K : Last question. First question. Same question, in fact, I’ve been asking for the last couple of years....

A : When will the album actually fuckin’ come out, right?

I nod. He doesn’t.

A : It’s taken a lot of time to put together the ideas for this album...in certain ways, no one’s done what we’ve done - come out with a record that captured that kind of spirit, since maybe the first Sex Pistols album. No one’s followed it up, and we’re not gonna put out a fuckin’ record until we’re sure we can ! So we’ve been trying to build it up. It’s like, it’s only really these last couple of months that I’ve been writing the right words.

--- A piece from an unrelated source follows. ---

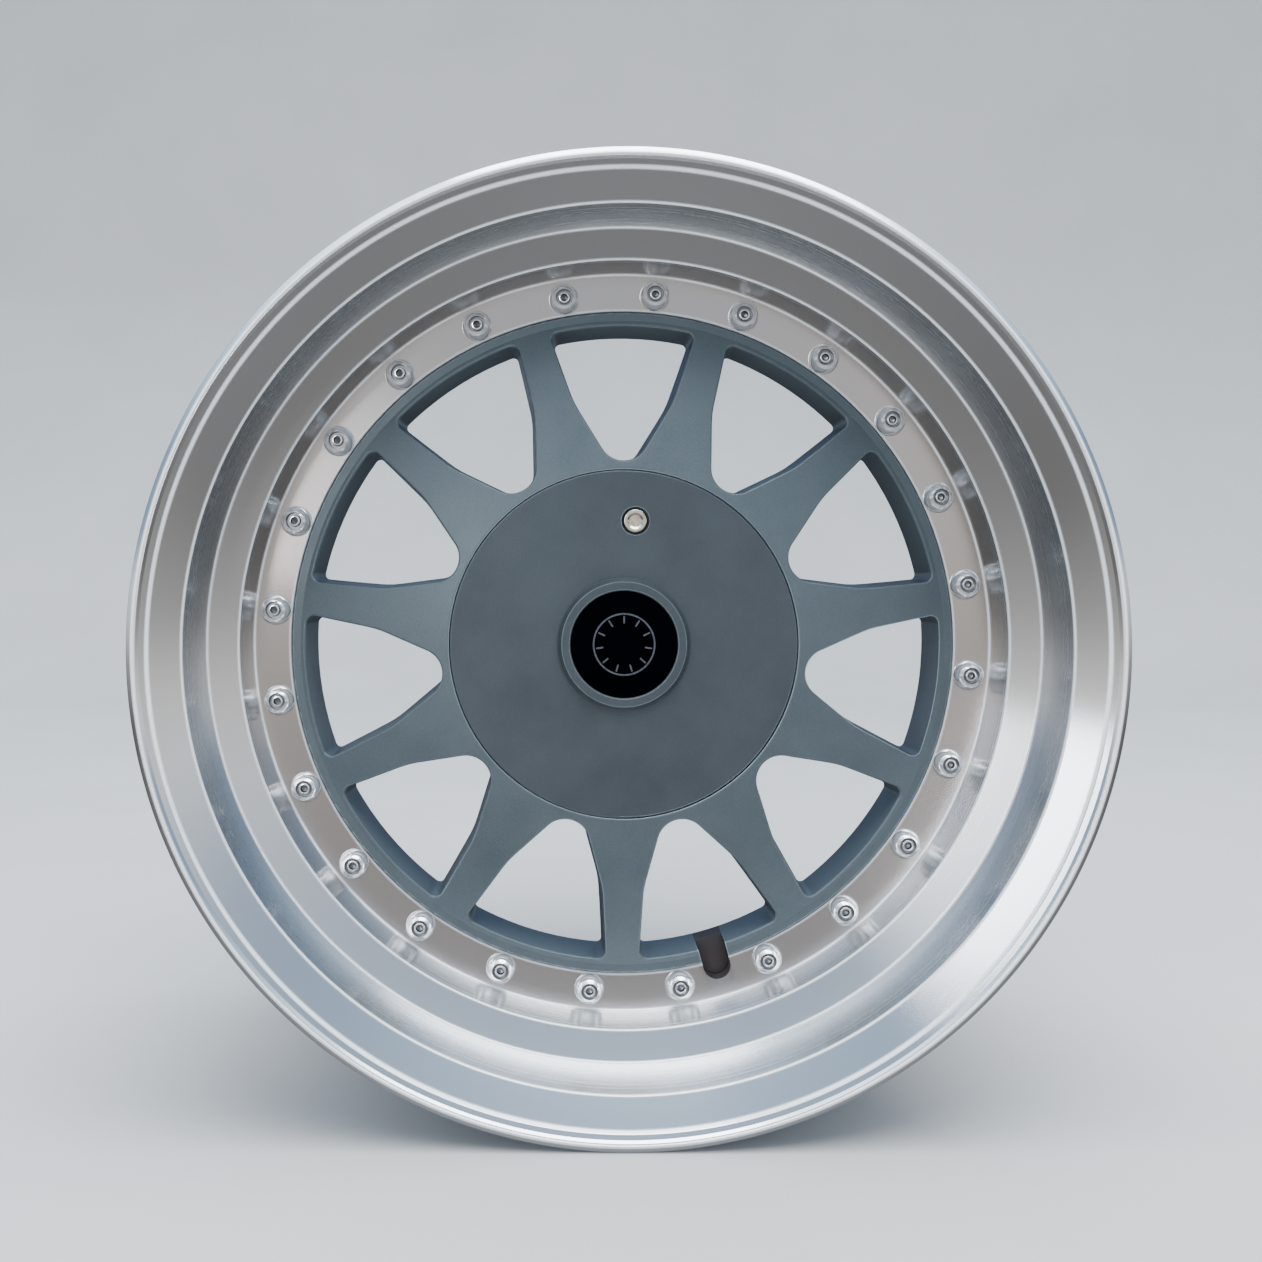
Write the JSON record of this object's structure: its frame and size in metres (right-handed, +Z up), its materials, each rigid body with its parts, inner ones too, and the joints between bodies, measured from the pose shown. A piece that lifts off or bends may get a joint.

Now suddenly I’m on a roll, all the words for Slash’s songs are there. But it’s taken this long to find ‘em. I just hope the people are into it, you know? I think that the audience will have grown enough, though. It’s been three years - they’ve gone through three years of shit too, so hopefully they’ll be ready to relate to some new things. When you’re writing about real life, not fantasy, you have to take time to live your own life first and allow yourself to go through different phases. Now I think there’s enough different sides of Guns N’ Roses that when the album is finally released no one will know what to think, let alone us ! Like, what are they tryin’ to say? Sometimes I don’t fuckin’ know....

--------------------------------------------------------------------------------

Posted

Great interview.

It was good to get some insight into Axl's mind. What I understood from it is that basically after Use Your Illusions, Axl's life mission was complete. So, if Axl still feels this way, Chinese Democracy may never be released: in Axl's mind, there's no need for it to be released.

  • 5 years later...
Posted

Funny how he describes the UYI process and material with such praise and now he complains that everybody just brought in their own songs and the material was damaged from the get go. He was right about one thing IMO, and that's the way the UYI material has dated. Songs like Estranged and Locomotive still sound great and relevant today.